Wound Repair With Lesion Excision? Here's What You Must Know Before You Code

Add together repair lengths for similar wounds

Lesion excision includes simple closure, but you may be able to report more complex repairs separately in some cases--which can mean hundreds of dollars in increased payment every year.

Recognize What's Included With Excision

You should not report simple wound repairs (12001-12018) with lesion excision procedures 11400-11446 (benign) and 11600-11646 (malignant), says Michelle Logsdon, CPC, CCS-P, with Falcon Practice Management LLC in Bayville, N.J. CPT specifically states that you should include non-layered closure in lesion excision. The same guidelines stipulate, however, that defects created by excision or trauma -may require intermediate or complex closure- and that intermediate or complex repairs -should be reported separately.-

CMS Bundles More Repairs Than CPT

Medicare payers observe stricter guidelines than those that follow CPT conventions . Specifically, the National Correct Coding Initiative bundles intermediate (12031-12057) and complex (13100-13153) repairs to excision of benign lesions of 0.5 cm or less (11400, 11420 and 11440)--presumably because even complex repair of such a small wound does not increase surgeon effort appreciably.

Note: Medicare does not bundle intermediate and complex repairs of malignant lesions of 0.5 cm or less.
 
Example: The surgeon removes three lesions (0.5 cm, benign with complex repair; 0.5 cm, malignant with complex repair; and 2.0 cm, benign with complex repair) from a Medicare patient.

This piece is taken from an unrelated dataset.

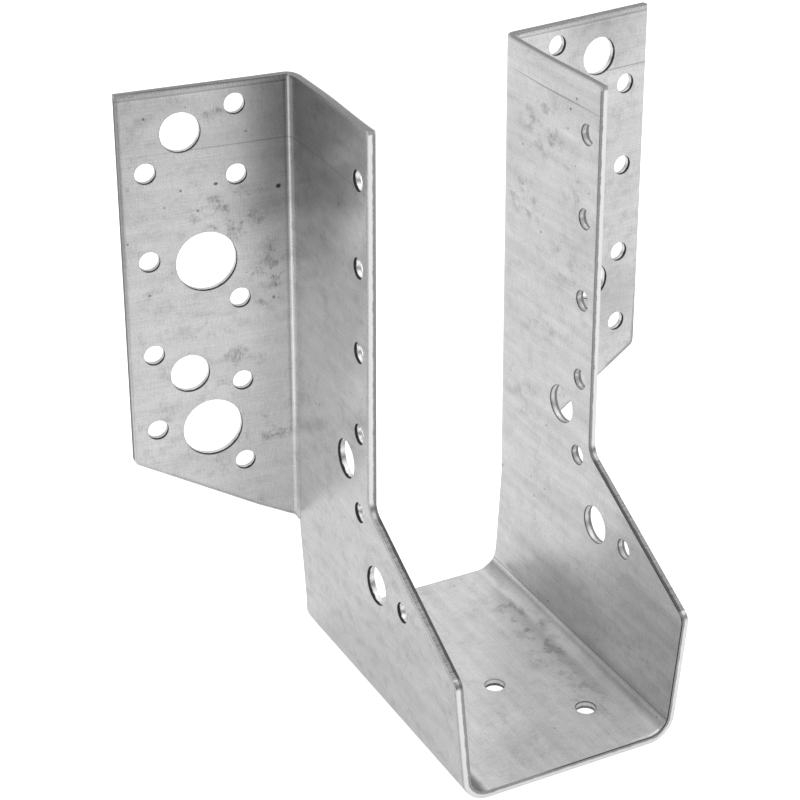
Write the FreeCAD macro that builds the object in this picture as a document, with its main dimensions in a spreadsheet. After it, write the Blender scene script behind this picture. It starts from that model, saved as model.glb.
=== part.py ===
"""Joist hanger: one blank of zinc-coated sheet, punched and folded along four lines.

A seat carries the joist's end, two cheeks stand up from it, and each cheek's back edge is
folded outwards into a header flange. The right half is modelled and then mirrored.

While it is modelled, X runs across the joist from its middle, Y runs back from the seat's
front edge towards the header, and Z runs up from the seat's underside. The finished body is
moved so that its origin is under the middle of its plan. All sizes are in millimetres.
"""
import FreeCAD, Part
import os

import Sketcher

NODE = "joist_hanger"

# Each driving size: its name in the sheet, its value and what it is.
SIZES = (
    ("sheet_thickness", 2.0, "thickness of the blank"),
    ("clear_width", 58.0, "between the cheeks at their widest, at knee height"),
    ("hanger_height", 150.0, "seat underside to the top edge"),
    ("seat_depth", 85.5, "front edge of the seat to the header"),
    ("seat_fold_radius", 4.8, "inside the fold between seat and cheek"),
    ("header_fold_radius", 2.6, "inside the fold between cheek and flange"),
    ("knee_height", 33.0, "height below which the cheek leans in towards the seat"),
    ("knee_radius", 24.0, "inside the soft bend at that height"),
    ("foot_lean", 5.2, "degrees by which the cheek leans in below the knee"),
    ("cheek_lean", 0.38, "degrees by which it leans in above the knee, towards its top"),
    ("fold_end_height", 33.6, "lower end of the header fold"),
    ("flare_reach", 42.7, "how far the cheek's foot reaches in front of its upper part"),
    ("nose_height", 33.4, "top of the foot's upright front edge"),
    ("shoulder_height", 56.5, "where the sloped edge meets the upright upper edge"),
    ("nose_round", 3.0, "corner radius at the nose"),
    ("shoulder_round", 4.5, "corner radius at the shoulder"),
    ("seat_relief", 1.3, "seat's free back edge in front of the header"),
    ("cheek_relief", 2.4, "cheek's free back edge in front of the header"),
    ("heel_height", 8.0, "height at which the back edge runs out to the seat"),
    ("heel_start", 3.0, "height at which that run starts on the seat"),
    ("flange_width", 41.9, "header flange, from the line of the cheek's inner face"),
    ("flange_splay", 6.35, "degrees by which each flange stands back from square"),
    ("flange_low_edge", 56.8, "height of the flange's lower outer corner"),
    ("flange_corner_round", 1.8, "radius of that corner"),
    ("nail_hole", 5.0, "diameter of the nail holes"),
    ("bolt_hole", 9.6, "diameter of the bolt holes"),
    ("anchor_hole", 14.8, "diameter of the large anchor holes"),
    ("inner_column", 14.2, "inner nail holes, out from the cheek's inner face"),
    ("outer_column", 35.75, "outer nail holes, out from the cheek's inner face"),
    ("bolt_column", 27.2, "bolt holes, out from the cheek's inner face"),
    ("anchor_column", 22.1, "anchor holes, out from the cheek's inner face"),
    ("inner_nail_first", 5.4, "first inner nail hole, below the top edge"),
    ("inner_nail_second", 22.5, "second inner nail hole, below the top edge"),
    ("inner_nail_low", 52.5, "height of the lowest inner nail hole"),
    ("inner_nail_pitch", 21.85, "between the lower three inner nail holes"),
    ("outer_nail_first", 19.4, "first outer nail hole, below the top edge"),
    ("outer_nail_second", 41.2, "second outer nail hole, below the top edge"),
    ("outer_nail_third", 84.8, "height of the third outer nail hole"),
    ("outer_nail_low", 64.9, "height of the lowest outer nail hole"),
    ("bolt_upper", 10.6, "upper bolt hole, below the top edge"),
    ("bolt_lower", 78.5, "height of the lower bolt hole"),
    ("anchor_upper", 43.2, "upper anchor hole, below the top edge"),
    ("anchor_lower", 63.0, "height of the lower anchor hole"),
    ("joist_nail_edge", 5.0, "joist nail line behind the cheek's upper front edge"),
    ("joist_nail_first", 13.0, "first hole of the joist nail line, below the top edge"),
    ("joist_nail_low", 53.5, "height of the lowest hole in that line"),
    ("foot_nail_depth", 25.8, "nail hole in the foot, behind the seat's front edge"),
    ("foot_hole_height", 38.3, "height of the foot's nail hole and bolt hole"),
    ("foot_bolt_depth", 38.9, "bolt hole in the foot, behind the seat's front edge"),
    ("cheek_bolt_depth", 55.3, "bolt hole above it, behind the seat's front edge"),
    ("cheek_bolt_height", 64.2, "height of that bolt hole"),
    ("seat_nail_front", 17.5, "nail hole near the seat's front, behind its edge"),
    ("seat_nail_side", 14.8, "the same hole, to the right of the middle"),
    ("seat_nail_middle", 36.0, "nail hole in the middle of the seat, behind its edge"),
    ("cutter_margin", 5.0, "how far a cutting outline runs past the sheet"),
)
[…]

You can't claim separate closure for the first lesion because it is 0.5 cm or less. You can claim separate closure for the second excision, even though it is 0.5 cm or less, because it is malignant. And you may report complex repair separately with the final excision because the benign lesion measures greater than 0.5 cm.

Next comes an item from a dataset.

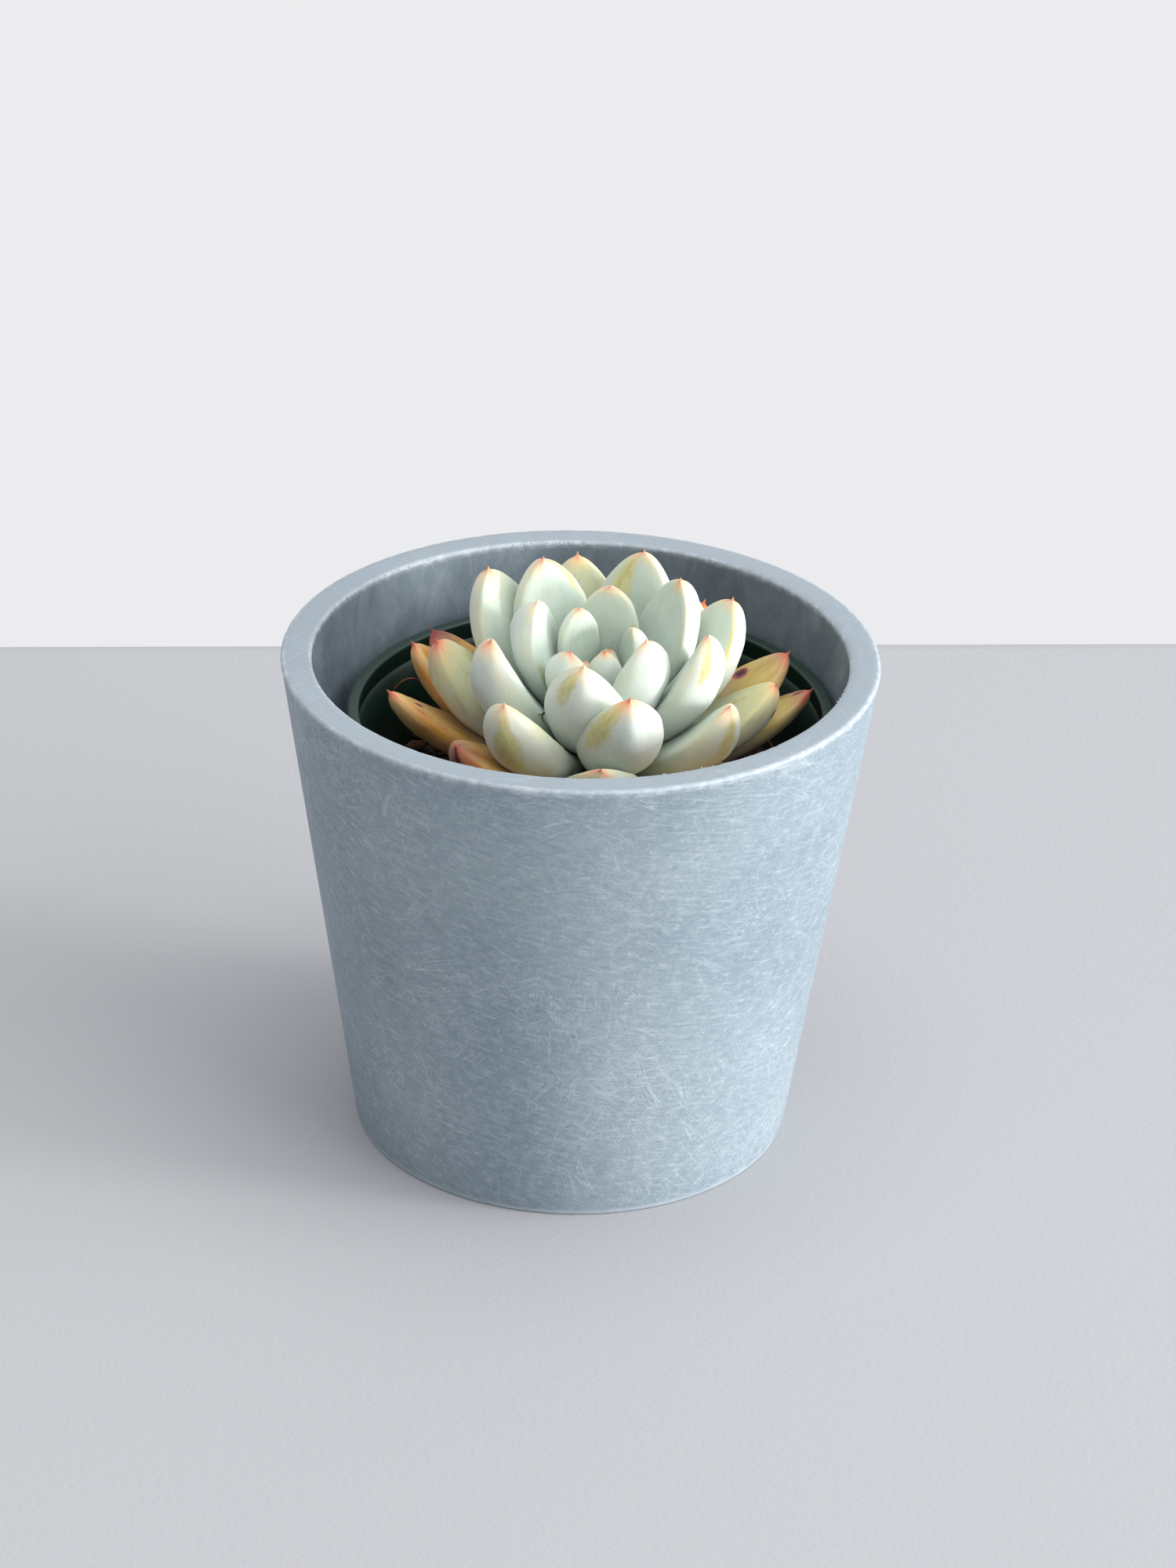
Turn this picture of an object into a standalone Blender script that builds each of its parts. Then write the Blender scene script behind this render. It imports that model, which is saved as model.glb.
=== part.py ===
"""A potted succulent: a fleshy leaf rosette in a plastic nursery pot, dropped into a tapered cachepot.

Metres, +Z up. The origin is the centre of the cachepot's foot, on the surface it stands on.
Every leaf is its own solid. The leaves sit round the stem by the golden angle, youngest first.
"""

import math

import bmesh
import bpy
from mathutils import Matrix, Vector
from mathutils.bvhtree import BVHTree

MM = 0.001
GAP = 0.3 * MM  # free space kept between touching pieces

# Cachepot: a thick moulded tapered pot.
POT_HEIGHT = 95.3 * MM
POT_TOP_RADIUS = 55.0 * MM
POT_FOOT_RADIUS = 41.0 * MM
POT_RIM_WALL = 5.7 * MM
POT_WALL = 5.2 * MM
POT_FLOOR = 6.0 * MM
POT_RIM_ROUND = 0.8 * MM
FOOT_RING_RADIUS = 33.0 * MM
FOOT_RECESS = 1.2 * MM
POT_SEGMENTS = 64

# Nursery pot: a thin growing pot standing off centre on the cachepot's floor.
NURSERY_CENTRE = Vector((2.0 * MM, 0.6 * MM, 0.0))
NURSERY_TOP = 84.0 * MM
NURSERY_TOP_RADIUS = 43.6 * MM
NURSERY_FOOT_RADIUS = 30.5 * MM
NURSERY_WALL = 1.0 * MM
NURSERY_LIP = 1.3 * MM
NURSERY_LIP_HEIGHT = 4.0 * MM
NURSERY_SEGMENTS = 48
DRAIN_HOLES = 6
DRAIN_HOLE_RADIUS = 3.5 * MM
DRAIN_CIRCLE_RADIUS = 20.0 * MM

# Potting mix: a lumpy fill up to a little under the leaves.
SOIL_TOP = 66.0 * MM
SOIL_LUMP = 0.5 * MM
SOIL_SEGMENTS = 28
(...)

Make it easy on yourself: Clip and save the -Excision/Wound Repair Quick Reference Chart- later in this issue to help you decide when you should report separate wound repairs.

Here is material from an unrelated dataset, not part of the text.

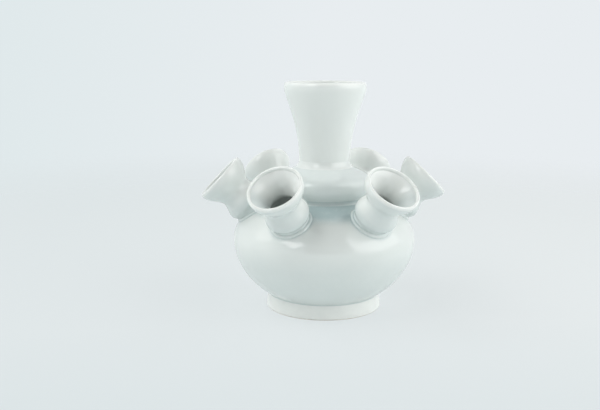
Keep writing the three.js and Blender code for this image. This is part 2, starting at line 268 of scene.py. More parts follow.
class StageSizes(bpy.types.PropertyGroup):
    """Camera and studio"""

    distance: length("Distance", 545.84, "Level distance of the camera from the vase's axis")
    camera_height: length("Camera height", 173.09, "Height of the camera over the floor")
    bearing: angle("Bearing", -5.683, "Turn of the camera round the vase, from the front")
    aim: angle("Aim", -3.926, "Direction that the camera looks in, seen from above")
    pitch: angle("Pitch", 10.665, "How far the camera looks down")
    roll: angle("Roll", 0.196, "Turn of the camera about its own line of sight")
    lens: FloatProperty(
        name="Lens", description="Focal length on a 36 mm wide frame, in millimetres", default=48.0)
    floor_light: colour("Floor, lighter side", "#E2E7E8", "The floor on the right and at the back")
    floor_dark: colour("Floor, darker side", "#D4DDDF", "The floor on the left and at the front")
    paper: colour("Paper", "#E8EEEF", "The floor in the light that it throws on the vase")
    floor_fill: FloatProperty(
        name="Floor fill", description="Share of the floor that the camera sees as its plain colour",
        default=0.8, min=0, max=1, subtype="FACTOR")
    backdrop_colour: colour("Backdrop", "#E8EDF0", "The backdrop")
    backdrop_left: colour("Backdrop, left side", "#E0E9EB", "The backdrop at its left end")
    ceiling_colour: colour("Ceiling", "#3A3C3E", "The dark ceiling over the table")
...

Add Repairs of Same Type and Location

When reporting wound repairs, you should add together the lengths of repairs at each identical level of severity and classified anatomic location to arrive at a total length. In other words, CPT treats all wounds at the same level of severity and anatomic subcategory as a single, -cumulative- wound, Logsdon says.

Example: The surgeon removes two benign lesions from the patient's neck (2.0 and 3.5 cm, both of which require intermediate repair) and three malignant lesions from the right arm (0.5 cm and 1.5 cm, which require complex repair, and 2.0 cm requiring intermediate repair).

Because both repairs on the neck are of the same type (intermediate) add the lengths together (2.0 + 3.5 = 5.5 cm) to select repair code 12042 (Layer closure of wounds of neck, hands, feet and/or external genitalia; 2.6 to 7.5 cm).

For the repairs on the arm, you should add together the lengths for the complex repairs (0.5 + 1.5 = 2 cm) and report 13120 (Repair, complex, scalp, arms and/or legs; 1.1 to 2.5 cm).

For the intermediate repair on the arm, report 12031-59 (Layer closure of wounds of scalp, axillae, trunk and/or extremities [excluding hands and feet]; 2.5 cm or less; distinct procedural service).

Adding modifier 59 to the last code signifies that the intermediate repair indicated by 12031 is separate and distinct from the complex repair (also located on the arm) indicated by 13120. Without modifier 59, many payers will bundle the intermediate repair to the complex repair of the same anatomic location.